The lost parables are all about what’s reasonable. What would you do in these situations? In law they talk about the reasonable person, or the reasonable third person—what would they do? Apparently the Brits say “The man on the Clapham omnibus.” Don’t ask me why.
Answering all those questions, the most common answer is ‘no’—I won’t leave ninety-nine valuable animals for the careless one, I won’t lose sleep over one lousy coin, I won’t embrace the kid who just squandered half my net worth. For most of us, except these sainted parable dwellers, the answer is no, no, no.
But remember, the father is unrepentant in his desire to forgive. And there’s no moral here, only forgiveness that defies all reason. No reasonable person, not even the man on the Clapham omnibus would be so foolish as to ignore logic, and reason—and the justified anger of everyone on that farm—to redeem the lost. Only God.

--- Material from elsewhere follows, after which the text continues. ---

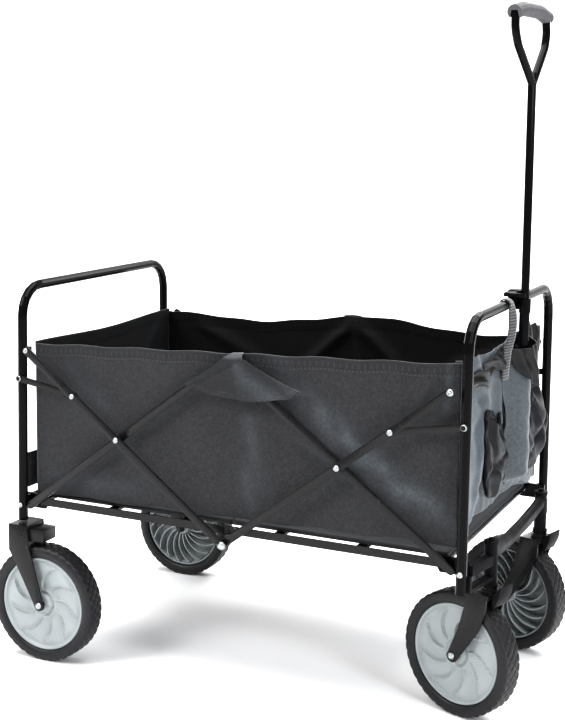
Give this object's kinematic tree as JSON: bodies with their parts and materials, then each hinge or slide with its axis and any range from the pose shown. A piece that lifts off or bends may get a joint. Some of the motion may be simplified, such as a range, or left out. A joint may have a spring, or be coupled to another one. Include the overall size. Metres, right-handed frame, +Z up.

There are actually two ‘lost son’ stories, the one in this chapter and the one at the end of the story.
Then he told them this parable: “Suppose each of you has disavowed me (it’s the sensible thing to do) having answered ‘no’ to they question ‘do you know him.’ And suppose I was lifted high on a tree—becoming obedient unto death—even death on a cross. And suppose that just before the moment all was lost—I was lost—I had the opportunity to speak, to say the words that would define me. What would I say?
Forgive them.
May we love the God who is unreasonably forgiving, seeking the lost, saving, redeeming at measureless cost. Amen.